In Hong Kong, the democratic leaders who repeatedly show, in election after election, that they have understood the public mood by gaining a large majority of the popular vote, are shut out of power, for democracy is the one basic human right which Hong Kong lacks.

Article 25 of the International Covenant on Civil and Political Rights states that every citizen shall have the right to vote and to be elected at genuine periodic elections by universal and equal suffrage. The United Nations has condemned the Hong Kong electoral arrangements as a flagrant violation of Article 25. The Hong Kong Government brazenly ignores this condemnation and continues to encourage a system which gives votes to companies and allows property tycoons to buy votes in tiny mini-constituencies by purchasing off the shelf companies just for that purpose.

Opponents of democracy regularly claim that it is unsuitable for Hong Kong, or that Hong Kong is "not ready" for it. This is racist and insulting. Taiwan is a Chinese society which is a flourishing democracy. It has gained great respect in the world by its transition to democracy, and has grown wealthier at the same time. Hong Kong is almost the only advanced society in the world which is not already a democracy. As in every advanced society, people expect to have a say over who governs them. That is why Wei Jing Sheng called democracy "The Fifth Modernisation" Hong Kong is futuristic in its advanced architecture, its massive engineering projects, and its financial and business skills, but in its political development it is stuck in an archaic colonial time-warp.

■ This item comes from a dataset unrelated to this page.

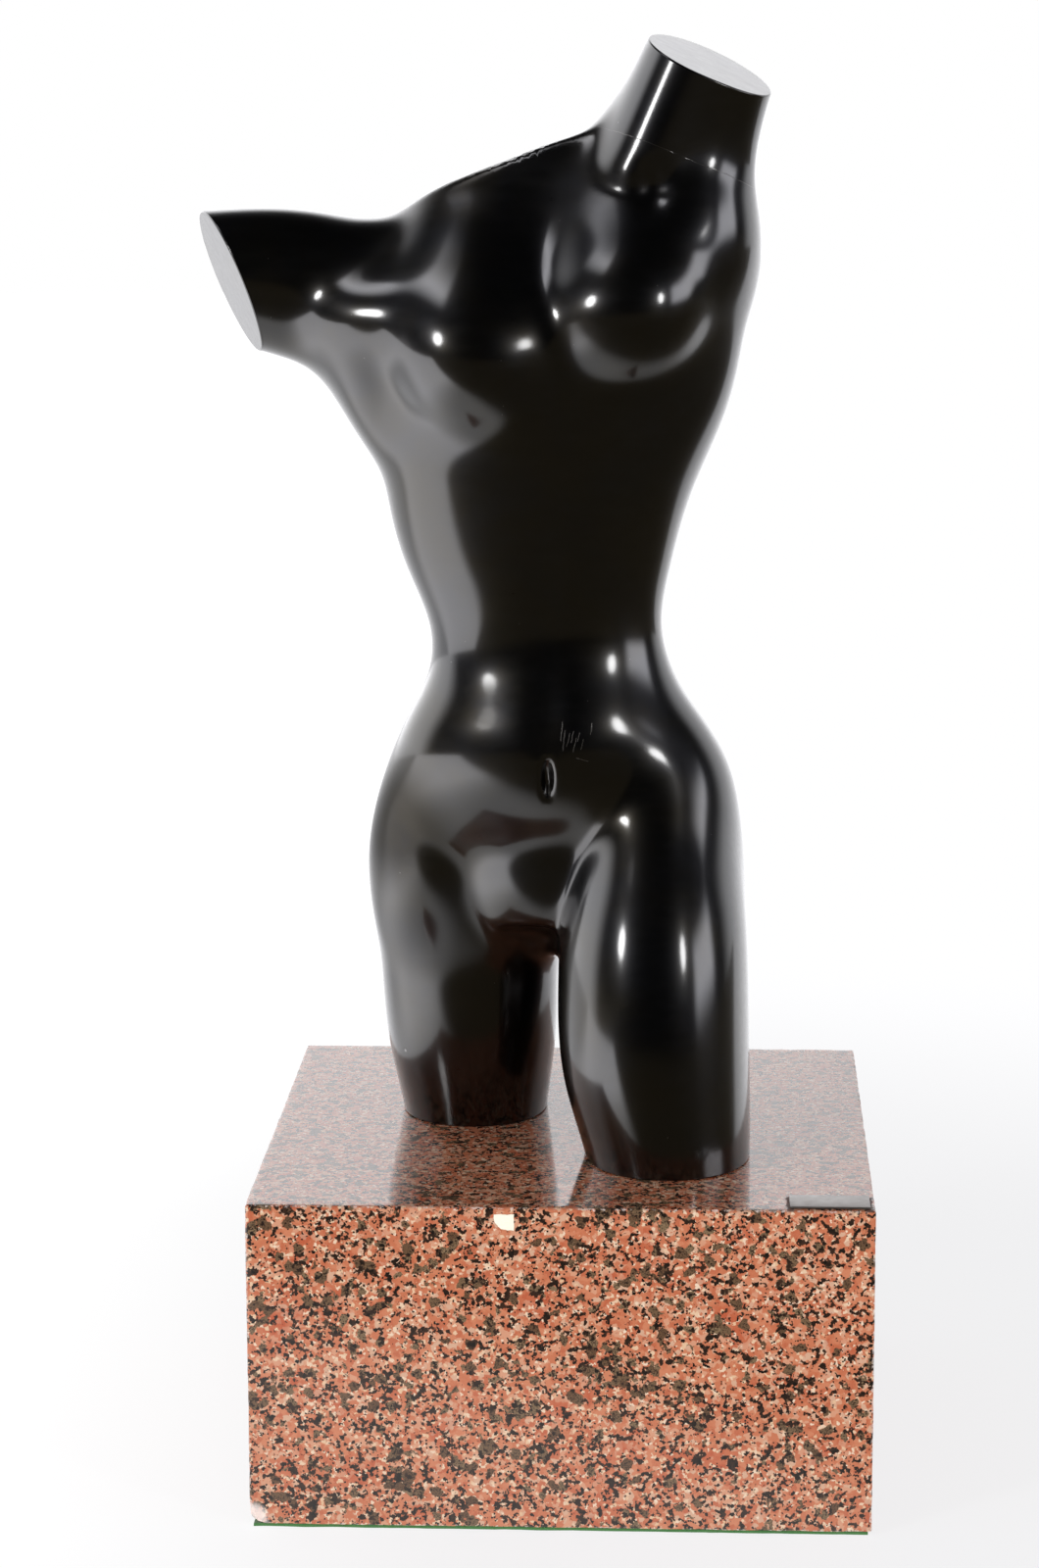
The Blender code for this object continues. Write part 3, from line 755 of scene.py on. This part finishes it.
def run_stump_on(bm, centre, normal, way):
    """Lengthens the limb past its flat cut, so that its skin can be remade and cut again."""
    centre, normal = Vector(centre), Vector(normal).normalized()
    end = []
    for face in bm.faces:
        corners = [v.co - centre for v in face.verts]
        if all(abs(c.dot(normal)) < ON_CUT and c.length < 2 * CUT_REACH for c in corners):
            end.append(face)
    made = bmesh.ops.extrude_face_region(bm, geom=end)
    tips = [v for v in made["geom"] if isinstance(v, bmesh.types.BMVert)]
    bmesh.ops.translate(bm, verts=tips, vec=Vector(way).normalized() * STUMP)
    bmesh.ops.delete(bm, geom=[f for f in end if f.is_valid], context="FACES_ONLY")


def cut_flat(bm, form, centre, normal, rim_radius):
    """Saws a stump off, carries its skin over a rounded rim, and closes it with a flat end."""
    centre, normal = Vector(centre), Vector(normal).normalized()
    reach = CUT_REACH if centre.length else 10 * CUT_REACH
    faces = [f for f in bm.faces if (f.calc_center_median() - centre).length < reach]
    edges = {e for f in faces for e in f.edges}
    verts = {v for f in faces for v in f.verts}
    cut = bmesh.ops.bisect_plane(
        bm,
        geom=[*verts, *edges, *faces],
        dist=0.05,
        plane_co=centre - normal * rim_radius,
        plane_no=normal,
        clear_outer=True,
    )
    rim = [e for e in cut["geom_cut"] if isinstance(e, bmesh.types.BMEdge)]
    normals = {}
    for step in range(1, RIM_STEPS + 1):
        before, after = (np.pi / 2 * k / RIM_STEPS for k in (step - 1, step))
        made = bmesh.ops.extrude_edge_only(bm, edges=rim)["geom"]
        rim = [e for e in made if isinstance(e, bmesh.types.BMEdge)]
        ring = [v for v in made if isinstance(v, bmesh.types.BMVert)]
        ring_set = set(ring)
        rim = [e for e in rim if e.verts[0] in ring_set and e.verts[1] in ring_set]
        outward = slope_of(form, np.array([v.co for v in ring]), 0.05)
        for vertex, slope in zip(ring, outward):
            out = Vector(slope)
            out = (out - normal * out.dot(normal)).normalized()
            vertex.co += normal * rim_radius * (np.sin(after) - np.sin(before))
            vertex.co += out * rim_radius * (np.cos(after) - np.cos(before))
            normals[vertex] = (out * np.cos(after) + normal * np.sin(after)).normalized()
    bmesh.ops.edgeloop_fill(bm, edges=rim)
    return normals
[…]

There are other important human rights issues in Hong Kong. Continuing cases of police torture of suspects (for which 4 police officers went to jail recently), the lack of proper police accountability, and the lack of a law to stop bars from charging people more if they have a yellow face than if they have a white face, are all important matters. But they are secondary to the issue of democracy. Unless the democratic deficit is put right other things must get worse, for all power tends to corrupt, and those whose power is not subject to the constraints of periodic elections are inevitably corrupted. That is why democracy is the number one human rights issue for the coming year.